Wherever a line holds the string "FreeCAD", copy that line.

+--

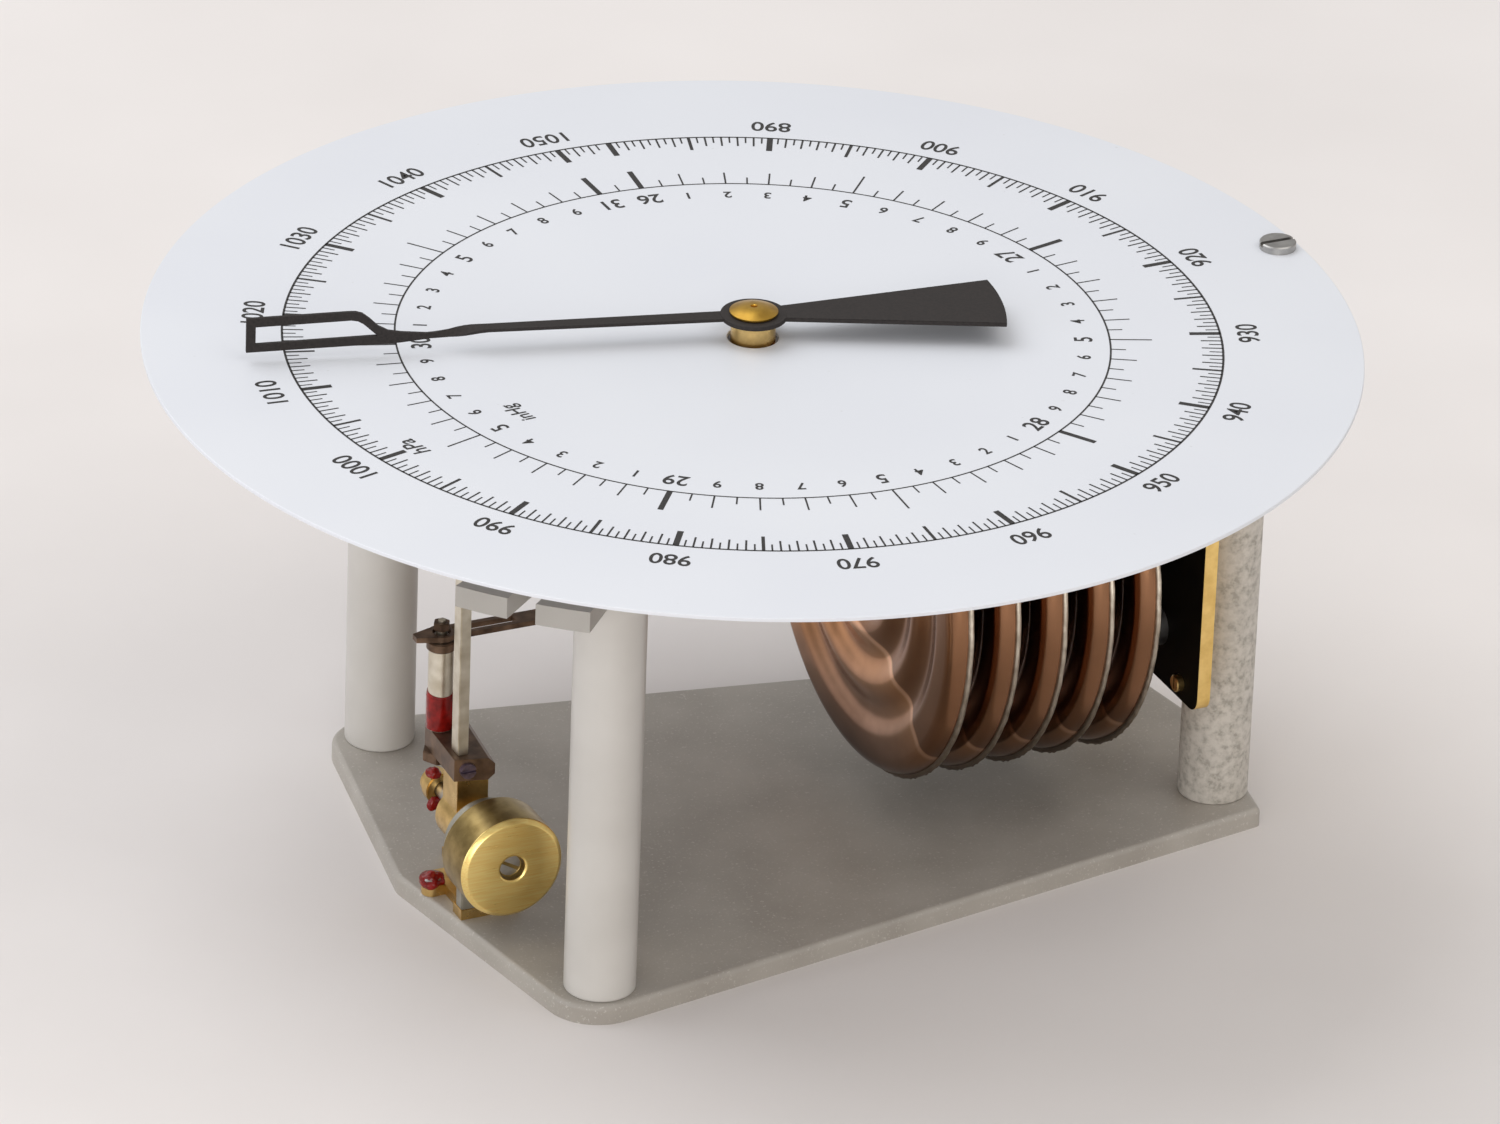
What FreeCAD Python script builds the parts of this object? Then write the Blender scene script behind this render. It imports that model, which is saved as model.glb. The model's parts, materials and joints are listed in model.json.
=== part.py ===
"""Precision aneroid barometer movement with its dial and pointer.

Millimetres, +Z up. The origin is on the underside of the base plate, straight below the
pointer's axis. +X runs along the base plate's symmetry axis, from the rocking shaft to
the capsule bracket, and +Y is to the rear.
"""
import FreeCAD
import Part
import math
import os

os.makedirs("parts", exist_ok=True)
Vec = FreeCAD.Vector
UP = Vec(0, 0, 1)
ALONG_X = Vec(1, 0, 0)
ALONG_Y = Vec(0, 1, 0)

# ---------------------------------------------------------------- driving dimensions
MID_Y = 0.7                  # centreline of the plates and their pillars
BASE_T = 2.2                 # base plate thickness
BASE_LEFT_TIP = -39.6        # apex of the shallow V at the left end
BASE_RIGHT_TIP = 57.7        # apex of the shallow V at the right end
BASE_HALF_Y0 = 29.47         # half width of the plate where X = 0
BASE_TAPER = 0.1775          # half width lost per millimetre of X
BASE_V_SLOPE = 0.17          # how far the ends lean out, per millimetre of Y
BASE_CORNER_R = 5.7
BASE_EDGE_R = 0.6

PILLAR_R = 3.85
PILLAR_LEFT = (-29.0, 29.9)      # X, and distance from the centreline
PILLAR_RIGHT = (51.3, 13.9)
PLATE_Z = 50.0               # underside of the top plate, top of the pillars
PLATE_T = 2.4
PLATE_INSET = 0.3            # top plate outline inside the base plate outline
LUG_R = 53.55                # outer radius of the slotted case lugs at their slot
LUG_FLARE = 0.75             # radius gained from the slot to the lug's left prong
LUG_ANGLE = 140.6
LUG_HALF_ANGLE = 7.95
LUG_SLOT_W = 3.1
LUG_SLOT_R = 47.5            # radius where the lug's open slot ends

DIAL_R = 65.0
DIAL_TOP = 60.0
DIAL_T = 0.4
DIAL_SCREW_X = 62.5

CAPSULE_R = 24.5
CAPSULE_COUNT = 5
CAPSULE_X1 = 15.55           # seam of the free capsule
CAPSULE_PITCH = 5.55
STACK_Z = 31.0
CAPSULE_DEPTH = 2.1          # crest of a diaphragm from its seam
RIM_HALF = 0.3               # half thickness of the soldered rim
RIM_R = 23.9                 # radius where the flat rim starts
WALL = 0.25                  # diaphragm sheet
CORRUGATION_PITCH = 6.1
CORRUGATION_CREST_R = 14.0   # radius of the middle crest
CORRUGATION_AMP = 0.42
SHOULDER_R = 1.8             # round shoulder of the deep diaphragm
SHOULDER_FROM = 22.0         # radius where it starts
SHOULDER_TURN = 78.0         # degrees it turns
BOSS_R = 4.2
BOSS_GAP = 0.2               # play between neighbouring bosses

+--

== Full output ==
What FreeCAD Python script builds the parts of this object? Then write the Blender scene script behind this render. It imports that model, which is saved as model.glb. The model's parts, materials and joints are listed in model.json.
import FreeCAD
Vec = FreeCAD.Vector